### WRITTEN REQUEST
Write each line out again exactly as written.

### DATA SEGMENT
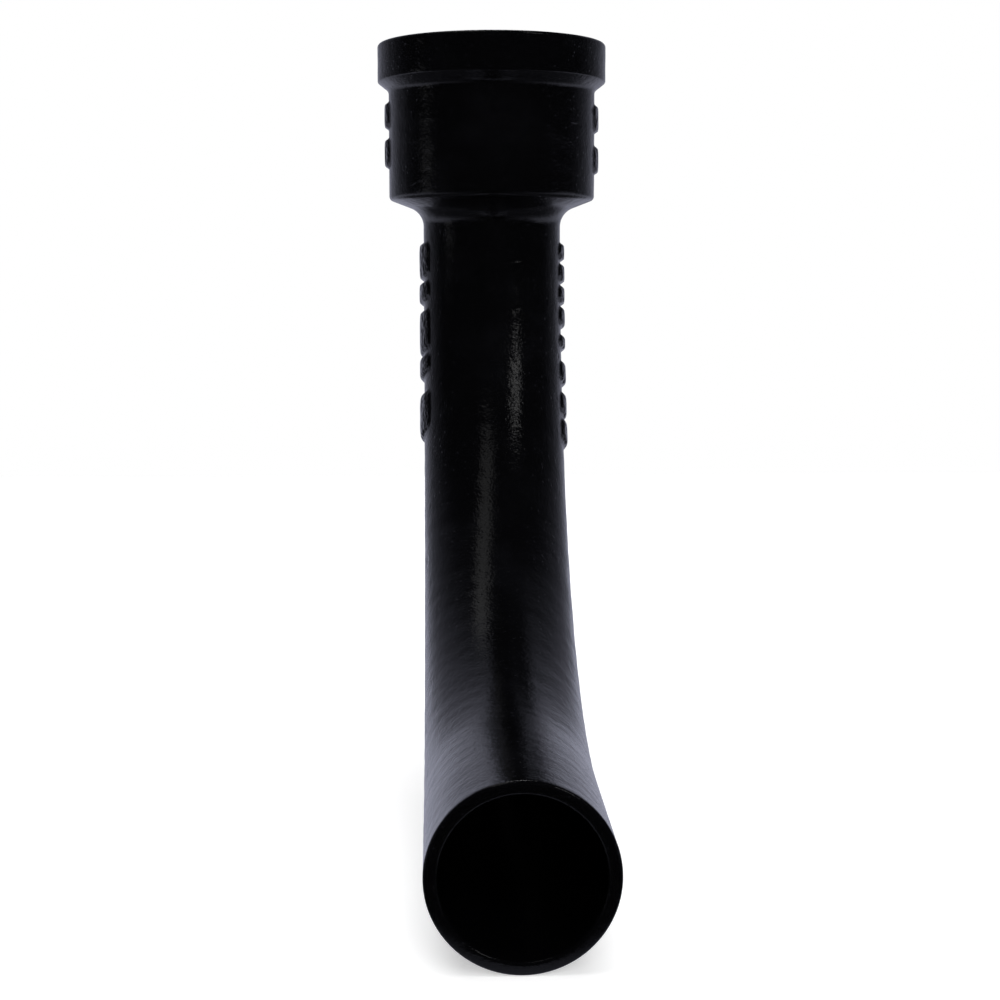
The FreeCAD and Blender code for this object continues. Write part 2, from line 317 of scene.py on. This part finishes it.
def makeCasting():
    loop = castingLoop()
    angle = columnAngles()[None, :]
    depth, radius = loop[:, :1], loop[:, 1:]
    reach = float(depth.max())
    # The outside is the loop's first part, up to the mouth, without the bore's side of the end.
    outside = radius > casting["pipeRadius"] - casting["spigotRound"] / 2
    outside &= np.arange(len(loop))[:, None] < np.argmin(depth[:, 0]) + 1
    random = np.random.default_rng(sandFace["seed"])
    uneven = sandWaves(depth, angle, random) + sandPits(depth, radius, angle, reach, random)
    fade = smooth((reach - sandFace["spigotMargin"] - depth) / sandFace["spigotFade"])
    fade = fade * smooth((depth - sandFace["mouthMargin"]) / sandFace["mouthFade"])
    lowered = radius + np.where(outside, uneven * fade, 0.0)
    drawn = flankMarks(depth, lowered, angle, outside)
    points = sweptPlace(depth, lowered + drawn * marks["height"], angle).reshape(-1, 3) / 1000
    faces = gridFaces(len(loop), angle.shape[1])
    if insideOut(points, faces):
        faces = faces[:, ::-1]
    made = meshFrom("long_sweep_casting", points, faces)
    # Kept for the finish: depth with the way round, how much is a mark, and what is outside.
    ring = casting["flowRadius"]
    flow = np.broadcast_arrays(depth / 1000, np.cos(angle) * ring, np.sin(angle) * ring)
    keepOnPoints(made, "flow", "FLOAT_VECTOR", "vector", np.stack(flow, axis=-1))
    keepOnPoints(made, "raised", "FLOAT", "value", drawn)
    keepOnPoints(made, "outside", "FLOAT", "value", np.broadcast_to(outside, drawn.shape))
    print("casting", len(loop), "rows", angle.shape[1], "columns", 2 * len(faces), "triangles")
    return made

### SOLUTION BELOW
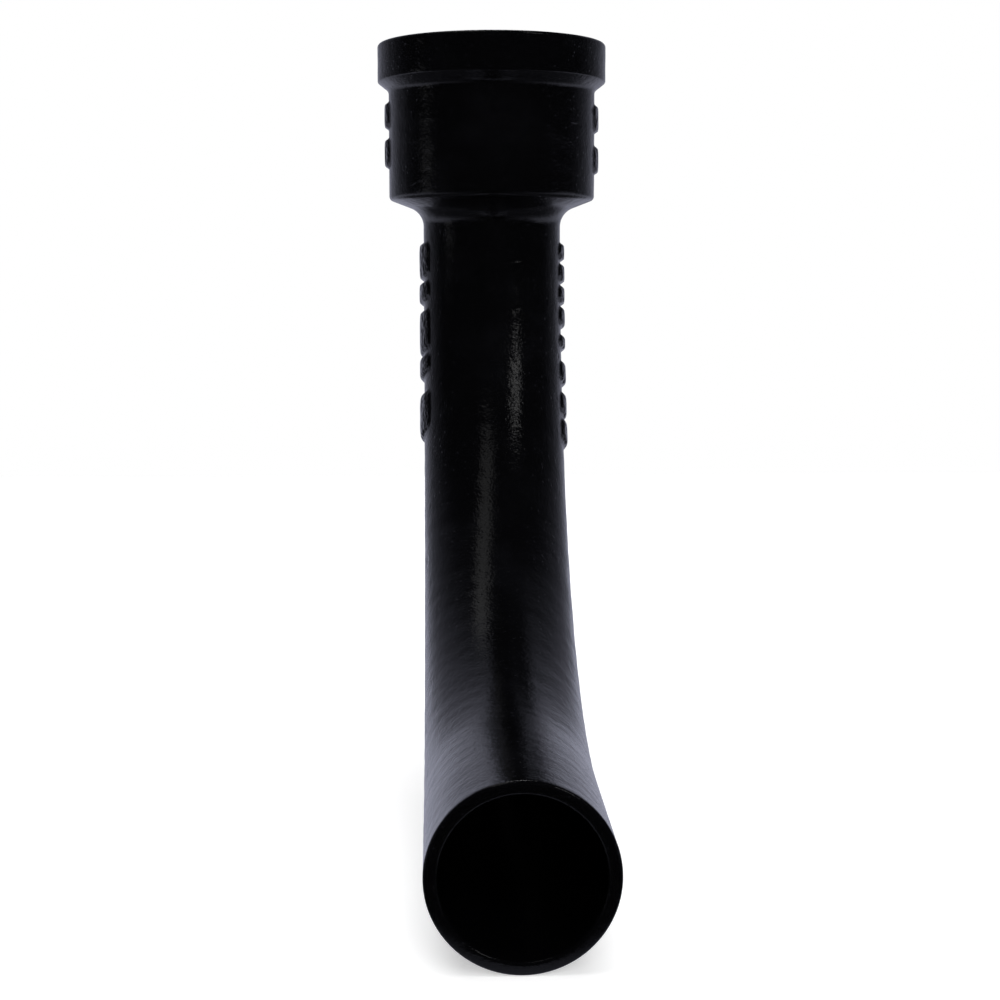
The FreeCAD and Blender code for this object continues. Write part 2, from line 317 of scene.py on. This part finishes it.
def makeCasting():
    loop = castingLoop()
    angle = columnAngles()[None, :]
    depth, radius = loop[:, :1], loop[:, 1:]
    reach = float(depth.max())
    # The outside is the loop's first part, up to the mouth, without the bore's side of the end.
    outside = radius > casting["pipeRadius"] - casting["spigotRound"] / 2
    outside &= np.arange(len(loop))[:, None] < np.argmin(depth[:, 0]) + 1
    random = np.random.default_rng(sandFace["seed"])
    uneven = sandWaves(depth, angle, random) + sandPits(depth, radius, angle, reach, random)
    fade = smooth((reach - sandFace["spigotMargin"] - depth) / sandFace["spigotFade"])
    fade = fade * smooth((depth - sandFace["mouthMargin"]) / sandFace["mouthFade"])
    lowered = radius + np.where(outside, uneven * fade, 0.0)
    drawn = flankMarks(depth, lowered, angle, outside)
    points = sweptPlace(depth, lowered + drawn * marks["height"], angle).reshape(-1, 3) / 1000
    faces = gridFaces(len(loop), angle.shape[1])
    if insideOut(points, faces):
        faces = faces[:, ::-1]
    made = meshFrom("long_sweep_casting", points, faces)
    # Kept for the finish: depth with the way round, how much is a mark, and what is outside.
    ring = casting["flowRadius"]
    flow = np.broadcast_arrays(depth / 1000, np.cos(angle) * ring, np.sin(angle) * ring)
    keepOnPoints(made, "flow", "FLOAT_VECTOR", "vector", np.stack(flow, axis=-1))
    keepOnPoints(made, "raised", "FLOAT", "value", drawn)
    keepOnPoints(made, "outside", "FLOAT", "value", np.broadcast_to(outside, drawn.shape))
    print("casting", len(loop), "rows", angle.shape[1], "columns", 2 * len(faces), "triangles")
    return made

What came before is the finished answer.